------ Material shown ------
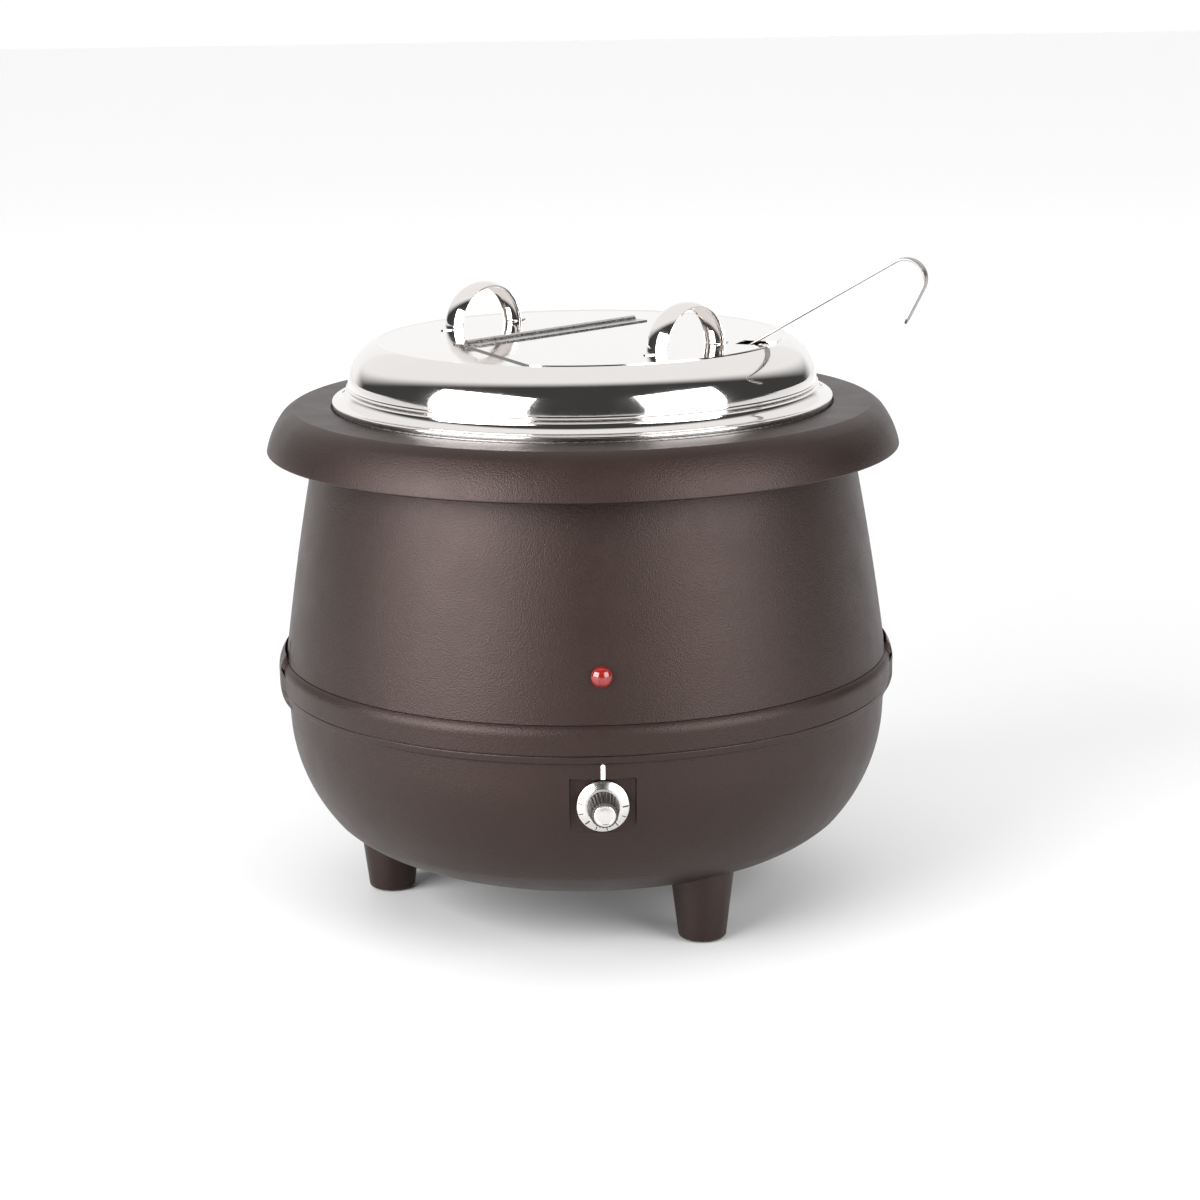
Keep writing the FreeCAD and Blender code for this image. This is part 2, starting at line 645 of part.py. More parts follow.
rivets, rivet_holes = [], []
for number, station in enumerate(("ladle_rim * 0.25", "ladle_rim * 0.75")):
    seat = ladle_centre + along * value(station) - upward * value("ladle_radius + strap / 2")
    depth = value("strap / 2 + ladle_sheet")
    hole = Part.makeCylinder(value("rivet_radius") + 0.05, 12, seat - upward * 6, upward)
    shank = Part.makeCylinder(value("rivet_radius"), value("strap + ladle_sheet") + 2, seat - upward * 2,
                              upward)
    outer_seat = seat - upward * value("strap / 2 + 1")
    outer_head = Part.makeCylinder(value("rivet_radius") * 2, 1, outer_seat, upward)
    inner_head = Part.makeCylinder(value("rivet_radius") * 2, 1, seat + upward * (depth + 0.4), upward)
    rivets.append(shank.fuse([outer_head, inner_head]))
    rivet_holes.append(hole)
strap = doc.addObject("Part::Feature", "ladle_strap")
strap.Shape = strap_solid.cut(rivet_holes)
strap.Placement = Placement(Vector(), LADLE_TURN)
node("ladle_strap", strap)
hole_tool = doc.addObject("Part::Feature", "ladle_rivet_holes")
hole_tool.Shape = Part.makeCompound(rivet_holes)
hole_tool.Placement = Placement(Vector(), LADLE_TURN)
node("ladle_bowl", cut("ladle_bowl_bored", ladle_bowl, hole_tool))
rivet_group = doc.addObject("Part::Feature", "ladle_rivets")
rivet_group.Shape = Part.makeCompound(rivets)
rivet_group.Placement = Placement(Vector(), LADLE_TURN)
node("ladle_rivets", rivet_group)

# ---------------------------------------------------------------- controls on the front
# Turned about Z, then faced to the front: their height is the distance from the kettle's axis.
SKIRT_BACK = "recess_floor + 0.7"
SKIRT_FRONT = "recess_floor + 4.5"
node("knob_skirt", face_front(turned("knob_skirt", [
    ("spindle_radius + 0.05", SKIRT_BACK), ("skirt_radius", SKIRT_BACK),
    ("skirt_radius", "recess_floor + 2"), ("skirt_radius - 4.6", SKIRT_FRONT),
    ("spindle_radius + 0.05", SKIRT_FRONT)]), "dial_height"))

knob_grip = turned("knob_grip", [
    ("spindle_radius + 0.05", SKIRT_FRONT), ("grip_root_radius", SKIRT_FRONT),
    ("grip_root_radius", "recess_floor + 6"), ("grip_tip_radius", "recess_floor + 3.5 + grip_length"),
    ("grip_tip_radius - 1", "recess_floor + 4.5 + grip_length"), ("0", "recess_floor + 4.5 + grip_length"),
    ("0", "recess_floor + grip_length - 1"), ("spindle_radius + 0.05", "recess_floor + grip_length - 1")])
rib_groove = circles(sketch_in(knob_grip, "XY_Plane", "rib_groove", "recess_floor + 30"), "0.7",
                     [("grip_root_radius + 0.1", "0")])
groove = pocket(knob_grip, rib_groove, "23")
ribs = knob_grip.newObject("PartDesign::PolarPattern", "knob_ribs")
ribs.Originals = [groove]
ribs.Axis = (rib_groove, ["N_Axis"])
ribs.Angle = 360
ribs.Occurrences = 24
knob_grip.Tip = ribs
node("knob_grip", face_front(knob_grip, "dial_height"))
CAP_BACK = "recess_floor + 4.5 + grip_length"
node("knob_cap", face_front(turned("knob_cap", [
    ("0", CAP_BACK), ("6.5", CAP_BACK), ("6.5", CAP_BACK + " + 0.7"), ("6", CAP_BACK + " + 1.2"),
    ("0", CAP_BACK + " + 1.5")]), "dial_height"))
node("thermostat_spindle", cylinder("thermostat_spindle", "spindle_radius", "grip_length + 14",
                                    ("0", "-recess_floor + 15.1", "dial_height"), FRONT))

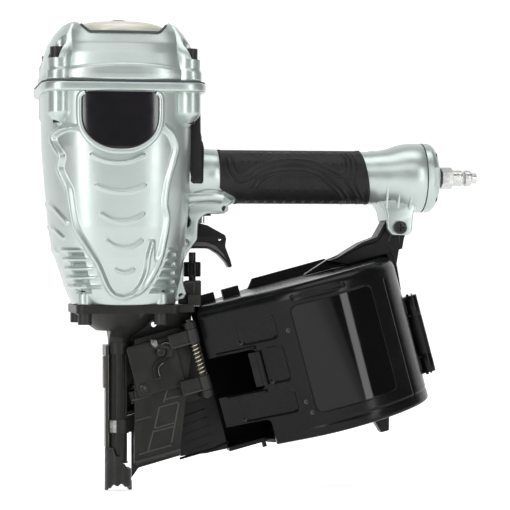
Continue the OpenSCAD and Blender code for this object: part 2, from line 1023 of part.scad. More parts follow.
------
■ Aim of the exercise: Pull every line containing "code" out of the data above.

■ Response to this exercise:
Keep writing the FreeCAD and Blender code for this image. This is part 2, starting at line 645 of part.py. More parts follow.
Continue the OpenSCAD and Blender code for this object: part 2, from line 1023 of part.scad. More parts follow.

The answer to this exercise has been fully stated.